TRALAC - Trade Law Centre

South Africa: Local poultry chief says US asking SA to shrink its economy

Monday, 23 March 2015 Published: | Ellis Mnyandu

Source: Business Report (Independent Newspapers)

A proposal from the US poultry industry aimed at resolving the ongoing impasse over their poultry imports into South Africa is tantamount to asking the country to shrink its economy, according to the South African Poultry Association (Sapa).

Sapa chief executive Kevin Lovell said the industry body would shortly be responding to the latest offer by its US counterpart, the USA Poultry and Egg Export Council (Usapeec), as the two wrestle with how to resolve a trade dispute that threatens to end South Africa’s participation in the African Growth and Opportunity Act (Agoa) trade scheme.

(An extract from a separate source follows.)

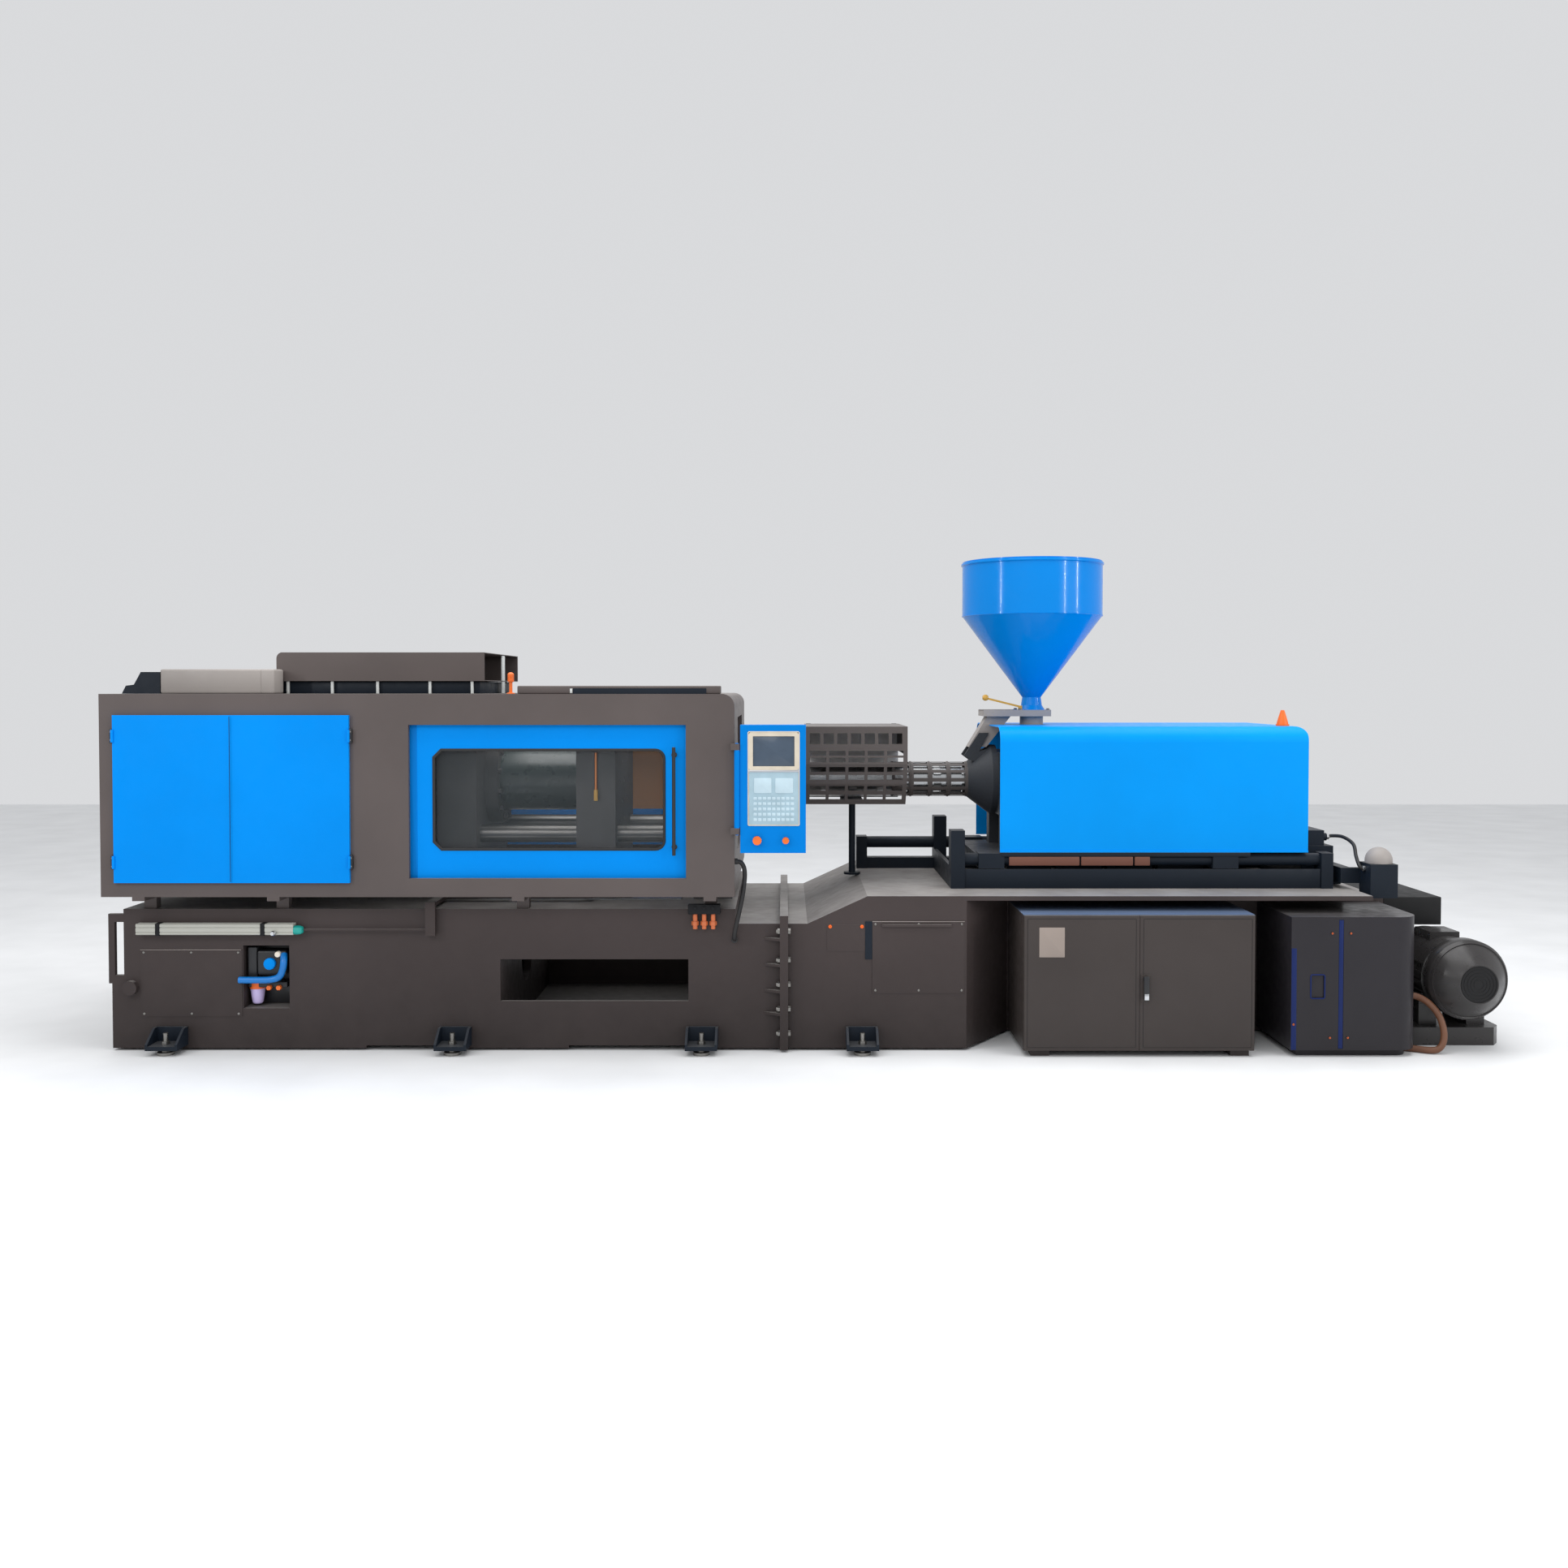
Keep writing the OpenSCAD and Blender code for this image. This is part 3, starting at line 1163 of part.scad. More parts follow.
module purge_guard() {
    pitch = (purge_l - 30) / 7;
    color(dark_grey) difference() {
        profile_x([purge_x0, purge_x1]) polygon(purge_outline(0));
        difference() {
            profile_x([purge_x0 + 4, purge_x1 - 4]) polygon([[purge_y - 4, purge_z1 - 4], [-purge_y + 4, purge_z1 - 4], [-purge_y + 4, axis_h + 95],
                [-purge_y + 49, axis_h - 9], [-purge_y + 134, purge_z0 + 4], [-59, purge_z0 + 4], [-59, axis_h + 129], [purge_y + 1, axis_h + 129]]);
        }
        // Ends stay clear of the barrel
        profile_x([purge_x0 - 1, purge_x1 + 1]) polygon([[-140, purge_z0 + 20], [-140, axis_h + 140], [purge_y + 1, axis_h + 140],
            [purge_y + 1, purge_z0 - 1], [-59, purge_z0 - 1], [-59, purge_z0 + 20]]);
        // Row of square holes, then rows of slots on the faces below
        for (i = [0:6]) block([purge_x0 + 20 + i * pitch, purge_x0 + 20 + i * pitch + pitch - 18], [-purge_y - 1, -purge_y + 5],
            [purge_z1 - 90, purge_z1 - 35]);
        for (i = [0:4]) {
            x = purge_x0 + 20 + i * 100;
            for (z = [axis_h + 105, axis_h + 140]) block([x, x + 84], [-purge_y - 1, -purge_y + 5], [z, z + 24]);
            translate([x, -purge_y, axis_h + 95]) rotate([atan2(45, 105), 0, 0]) for (z = [-46, -92]) translate([0, -3, z]) cube([84, 12, 30]);
            translate([x, -purge_y + 45, axis_h - 10]) rotate([atan2(85, 113), 0, 0]) for (z = [-50, -110]) translate([0, -3, z]) cube([84, 12, 36]);
        }
    }
    color(steel) bar_x([purge_x0 + 12, purge_x1 - 12], purge_y + 9, purge_z1 - 6, 5);
    color(dark_grey) for (x = [purge_x0 + 60, purge_x1 - 110]) block([x, x + 50], [purge_y - 1, purge_y + 9], [purge_z1 - 4, purge_z1]);
}

// Rear sheet of the purge guard with its hinge, held by a post on the table
module guard_stand() {
    y0 = purge_y + 4;
    color(dark_grey) {
        difference() {
            union() {
                block([purge_x0, purge_x1], [y0, y0 + 4], [purge_z0, purge_z1 - 14]);
                for (x = [purge_x0 + 10, purge_x1 - 36]) block([x, x + 26], [y0, y0 + 16], [purge_z1 - 30, purge_z1 + 1]);
            }
            bar_x([purge_x0, purge_x1], purge_y + 9, purge_z1 - 6, 5 + run_gap);
        }
        block([purge_x0 + 200, purge_x0 + 320], [60, y0], [purge_z0 - 12, purge_z0]);
        bar_z([table_h, purge_z0 - 12], purge_x0 + 259, 120, 18);
        bar_z([table_h, table_h + 12], purge_x0 + 259, 120, 45);
    }
}

module cabinet_shell() {
    wall = 6;
    z1 = cabinet_top;
    y0 = cabinet_y0 + cabinet_door_t + fit_gap;
    color(bed_grey) {
        difference() {
            block([cabinet_x0, cabinet_x1], [y0, -pocket_y], [cabinet_z0, z1]);
            block([cabinet_x0 + wall, cabinet_x1 - wall], [y0 + wall, -pocket_y - wall], [cabinet_z0 + wall, z1 - wall]);
            block([cabinet_x0 + 30, cabinet_x1 - 30], [y0 - 1, y0 + wall + 1], [cabinet_z0 + 30, z1 - 30]);
        }
        for (x = [cabinet_x0 + 40, cabinet_x1 - 110]) for (y = [cabinet_y0 + 30, -pocket_y - 110])
            block([x, x + 90], [y, y + 70], [0, cabinet_z0]);
    }
    // Mounting plate with its rails and switchgear
    back = -pocket_y - wall;
    color(pale) {
        block([cabinet_x0 + 50, cabinet_x1 - 50], [back - 24, back - 20], [cabinet_z0 + 50, z1 - 50]);
        for (x = [cabinet_x0 + 90, cabinet_x1 - 110], z = [cabinet_z0 + 80, z1 - 100]) block([x, x + 20], [back - 20, back], [z, z + 20]);
    }
    color(dark_grey) for (row = [0:2]) {
        z = cabinet_z0 + 100 + row * 190;
        for (i = [0:row == 0 ? 4 : 9]) {
            w = row == 0 ? 160 : 70;
            x = cabinet_x0 + 100 + i * (w + 22);
            block([x, x + w], [back - (row == 0 ? 180 : 110), back - 24], [z, z + 110]);
        }
    }
}

// Cabinet door from x[0] to x[1], its hinge edge rounded about the hinge's axis at the side given
module cabinet_leaf(x, side) {
    r = cabinet_door_t / 2;
    x0 = x[0] + 1 + (side < 0 ? r : 0);
    x1 = x[1] - 1 - (side > 0 ? r : 0);
    z = [cabinet_z0 + 1, cabinet_top - 1];
    color(bed_grey) difference() {
        union() {
            block([x0, x1], [cabinet_y0, cabinet_y0 + cabinet_door_t], z);
            bar_z(z, side < 0 ? x0 : x1, cabinet_y0 + r, r);
        }
        block([x[0] + 24, x[1] - 24], [cabinet_y0 + 3, cabinet_y0 + cabinet_door_t + 1], [cabinet_z0 + 18, cabinet_top - 18]);
    }
}

module cabinet_door_left() {
    cabinet_leaf([cabinet_x0, cabinet_mid], -1);
}

module cabinet_door_right() {
    cabinet_leaf([cabinet_mid, cabinet_x1], 1);
    color(dark_grey) block([handle_x - 22, handle_x + 22], [cabinet_y0 - 4, cabinet_y0], [handle_z - 80, handle_z + 50]);
}

module cabinet_handle() {
    color(steel) {
        bar_y([cabinet_y0 - 16, cabinet_y0 - 4 - fit_gap], handle_x, handle_z + 30, 12);
        block([handle_x - 12, handle_x + 12], [cabinet_y0 - 26, cabinet_y0 - 16], [handle_z - 70, handle_z + 44]);
    }
}

// Outline of the service cabinet with its rounded front corner, grown by -inset
module service_form(z, inset) {
    x0 = service_x0 + inset;
    x1 = service_x1 - inset;
    y0 = cabinet_y0 + inset;
    r = service_r - inset;
    block([x0, x1 - r], [y0, -pocket_y - inset], z);
    block([x0, x1], [y0 + r, -pocket_y - inset], z);
    bar_z(z, x1 - r, y0 + r, r);
}

module service_cabinet() {
    wall = 6;
    color(dark_grey) {
        difference() {
            service_form([service_z0, cabinet_top - 8], 0);
            service_form([service_z0 + wall, cabinet_top - 8 - wall], wall);
            // Gap between the panels and the recessed pull
            block([service_x0 + 228, service_x0 + 252], [cabinet_y0 - 1, cabinet_y0 + 3], [service_z0 + 6, cabinet_top - 20]);
            block([service_x0 + 96, service_x0 + 160], [cabinet_y0 - 1, cabinet_y0 + 4], [285, 400]);
        }
        service_form([0, service_z0], 40);
    }
    color(orange) for (p = [[196, 600], [285, 600], [12, 160], [188, 95], [274, 95]])
        bar_y([cabinet_y0 - 4, cabinet_y0], service_x0 + p[0], p[1], 6);
}

module pump_motor() {
    y1 = motor_y0 + 560;
    color(dark_grey) {
        bar_y([motor_y0 + 150, y1], motor_x, motor_h, stator_r);
        bar_y([y1, y1 + 30], motor_x, motor_h, stator_r + 8);
        // Cooling ribs along both sides
        for (side = [0, 180], a = [-25, -10, 5, 20]) translate([motor_x, 0, motor_h]) rotate([0, side + a, 0])
            block([stator_r - 6, stator_r + 10], [motor_y0 + 200, y1 - 20], [-4, 4]);
        for (x = [-1, 1]) block([motor_x + x * 120 - 45, motor_x + x * 120 + 45], [motor_y0 + 280, y1 - 20], [skid_z1, motor_h - 100]);
        block([motor_x - 90, motor_x + 60], [motor_y0 + 330, motor_y0 + 500], [motor_h + stator_r - 30, motor_h + stator_r + 20]);
        // Bell housing and pump
        bar_y([y1 + 30, y1 + 150], motor_x, motor_h, 120);
        bar_y([y1 + 150, y1 + 350], motor_x, motor_h, 85);
        bar_y([y1 + 180, y1 + 205], motor_x, motor_h, 105);
        block([motor_x - 60, motor_x + 60], [y1 + 230, y1 + 330], [skid_z1, motor_h - 60]);
    }
    color(bed_grey) profile_z([0, skid_z1]) polygon([[skid_x0, -620], [skid_x1 - 40, -620], [skid_x1, -570],
        [skid_x1, 200], [skid_x0, 200]]);
}

module fan_cowl() {
    front_r = 95;
    cone_l = 110;
    color(dark_grey) translate([motor_x, motor_y0, motor_h]) rotate([-90, 0, 0]) rotate_extrude()
        polygon([[0, 0], [front_r, 0], [cowl_r, cone_l], [cowl_r, 190], [cowl_r - 3, 190], [cowl_r - 3, cone_l + 2],
            [front_r - 2, 4], [60, 4], [60, 150], [0, 150]]);
}

// Hose of the pump at the right, and conduit that drops from the guard to the clamp bed, with their end collars
module hoses() {
    x = service_x1;
    g = guard_x1;
    color(dark_grey) {
        tube_along(smooth([[g + 4, -790, 940], [g + 34, -790, 930], [g + 48, -786, 880], [g + 38, -778, 780],
            [g + 18, -770, 680], [g, -764, 600], [g - 4, -750, 560], [g - 4, -wall_y - 4, 547]], 3), 11);
        bar_x([g, g + 14], -790, 940, 15);
        bar_y([-wall_y - 14, -wall_y], g - 4, 547, 15);
    }
    color([0.42, 0.26, 0.17]) tube_along(smooth([[x + 6, -690, 265], [x + 50, -700, 262], [x + 95, -728, 235],
        [x + 132, -758, 180], [x + 146, -780, 110], [x + 138, -790, 55], [x + 112, -792, 24], [x + 70, -780, 17],
        [x + 25, -752, 17], [x - 31, -728, 17]], 4), 16);
    color(steel) {
        bar_x([x, x + 16], -690, 265, 20);
        bar_x([x - 40, x - 24], -728, 17, 16.8);
    }
}

// Oil filter on a bracket of the valve block
module oil_filter() {
    y0 = filter_y - 70;
    color(dark_grey) {
        block([filter_x - 68, filter_x + 68], [y0, y0 + 140], [table_h - 28, table_h + 140]);
        block([valve_x1 - 1, filter_x - 67], [y0 + 130, y0 + 160], [table_h + 30, base_z0]);
        block([valve_x1 - 55, valve_x1], [y0 + 130, -330], [table_h + 30, base_z0]);
    }
    color(pale) {
        bar_z([table_h + 140, table_h + 155], filter_x, filter_y, filter_r);
        translate([filter_x, filter_y, table_h + 155]) sphere(r = filter_r);
    }
}

module rear_hose() {
    x = valve_x1 - 60;
    z = hood_z0 + 62;
    color(dark_grey) {
        tube_along(smooth([[x + 4, -280, z], [x + 30, -288, z + 6], [x + 70, -330, z + 4], [x + 95, -400, z - 26],
            [x + 82, -470, z - 80], [filter_x - 92, -520, z - 122], [filter_x - 76, filter_y, z - 134]], 4), 9);
        bar_x([x, x + 14], -280, z, 14);
        bar_x([filter_x - 82, filter_x - 68], filter_y, z - 134, 14);
    }
}

clamp_bed();
injection_bed();
foot_brackets();
frame_bolts();
slideways();
bed_covers();
fixed_platen();
tie_bars();
tie_bar_nuts();
cylinder_platen();
clamp_cylinder();
transducer_body();
lubricator();
oil_manifold();
guard_frame();
door_rails();
low_casing();
high_casing();
warning_lamp();
carriage_rails();
guard_stand();
cabinet_shell();
service_cabinet();
pump_motor();
fan_cowl();
hoses();
oil_filter();
rear_hose();
clamp_ram();
moving_platen();
transducer_rod();
ejector_plate();
front_door();
front_window();
cover_door_left();
cover_door_right();
rear_door();
rear_window();
panel_case();
panel_screen();
stop_button();
start_button();
carriage_base();
feed_housing();
barrel();
heater_bands();
barrel_cover();
injection_cylinders();
injection_cover();
valve_block();
hopper_slide();
hopper();
hopper_lid();
slide_lever();
thrust_plate();
screw();
purge_guard();
cabinet_door_left();
cabinet_door_right();
cabinet_handle();
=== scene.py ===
"""Horizontal injection moulding machine: camera, light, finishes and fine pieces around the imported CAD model."""
import math

import bmesh
import bpy
import numpy as np
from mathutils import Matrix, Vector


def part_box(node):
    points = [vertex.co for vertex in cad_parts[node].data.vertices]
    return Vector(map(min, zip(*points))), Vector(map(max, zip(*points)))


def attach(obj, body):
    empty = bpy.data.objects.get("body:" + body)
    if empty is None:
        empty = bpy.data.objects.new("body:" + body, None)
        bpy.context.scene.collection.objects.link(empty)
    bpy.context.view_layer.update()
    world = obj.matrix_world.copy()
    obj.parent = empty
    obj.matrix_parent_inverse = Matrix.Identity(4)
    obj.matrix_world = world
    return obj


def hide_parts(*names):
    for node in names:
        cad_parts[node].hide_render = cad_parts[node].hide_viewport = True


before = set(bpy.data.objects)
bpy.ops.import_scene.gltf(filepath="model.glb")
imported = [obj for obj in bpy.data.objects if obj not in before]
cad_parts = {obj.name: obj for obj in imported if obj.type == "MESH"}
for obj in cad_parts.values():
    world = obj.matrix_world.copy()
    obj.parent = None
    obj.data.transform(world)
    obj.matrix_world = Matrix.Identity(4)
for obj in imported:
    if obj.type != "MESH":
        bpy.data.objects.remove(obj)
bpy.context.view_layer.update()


def span(node):
    """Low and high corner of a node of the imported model."""
    low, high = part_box(node)
    return np.array(low, float), np.array(high, float)


# Camera: level eye height, distance and lens solved from the photograph
EYE_X = -0.130
EYE_Y = -7.628
EYE_Z = 1.778
LENS_MM = 32.5
SENSOR_MM = 36.0
TILT_DEG = 1.5
SHIFT_Y = -0.0374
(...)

Lovell said the industry body would also be repeating its invitation to continue discussions with Usapeec and the National Chicken Council of the US in South Africa.

He dismissed claims that Sapa was holding up efforts to resolve the trade dispute.

“As the duties are lawfully in place the best solution for the dispute is that the two industries find some reasonable compromise,” said Lovell. “We have been twice to the USA, they have yet to come here, and it is time for some sunshine discussions.”

According to Lovell, the current US offer would remove the equivalent of the third-largest producer from the South African market. “That is both unreasonable and unacceptable,” he told Business Report.

Timelines

He said Sapa had tried to get a clear understanding of the timelines involved in order to work within the requisite schedule to try to reach a resolution, but no one had been able to be very specific.

“We have explained to our counterparts that the sooner they can be reasonable the sooner we can agree to a concession for once we have agreed and reduced our agreement to writing we will have to make an application to the International Trade Administration Commission (Itac) to put our agreement into effect,” said Lovell.

He said the parties could not privately bypass a lawful trade instrument that was in place and Itac needed to allow interested parties to comment on what the two industries might find acceptable.

“Where the two industries differ widely is that the US industry seems to care little for our market realities,” said Lovell, adding that principal among these was that the South African poultry industry could not increase exports to the US because of sanitary and phytosanitary issues, and whose basis, he said, was ”spurious”.

“So an increase in imports means a reduction in local production,” he said, adding that the prime dispute was about an unfair trade corrective instrument – the anti-dumping duty.

“For as long as the Americans dump we will defend our right to be protected from unfair trade.

“We are prepared to be harmed for the greater good of South Africa, but there are limits to the level of harm we can countenance,” said Lovell.

“The Americans wish the world to believe that in the process of cutting up a whole chicken the cost (per kg) of some of the parts increase (breast meat) and others decrease (dark meat). That is clearly not logical.”

He denied that US poultry imports were shut off from the South Africa market.

“The anti-dumping duties apply to only one tariff line, so the rest of the poultry import market (about 250 000 tons per annum) is freely available to them and the part for which the anti-dumping duties apply (about 150 000 tons) is also available as the principle of an anti-dumping duty is that it is corrective, not punitive, ie it levels the playing field so that the two parties can compete equally and fairly.”

Lovell said the US government had not contested the validity of the South African duties at the World Trade Organisation (WTO). The rule of law, he said, allowed that these duties be considered lawful until shown otherwise.

“Their real problem is that the US poultry industry is not a real exporter but rather a surplus disposer – removing surpluses their own people do not want to eat and finding poorer people in the developing world who are attracted to the unnaturally low prices of these products,” Lovell said.

He said the US approach thus far was akin to asking South Africa to make a choice “as to how we would like to shrink our economy – chicken or cars”.

“Are jobs in agriculture worth less than jobs in the motor industry?” Lovell asked. “One should not forget that we traded with the US before Agoa and we will still be trading with the US after Agoa ends whenever that might be. Since Agoa is a unilateral agreement they can cancel it at any time which is not very good for long-term investment planning,” he said.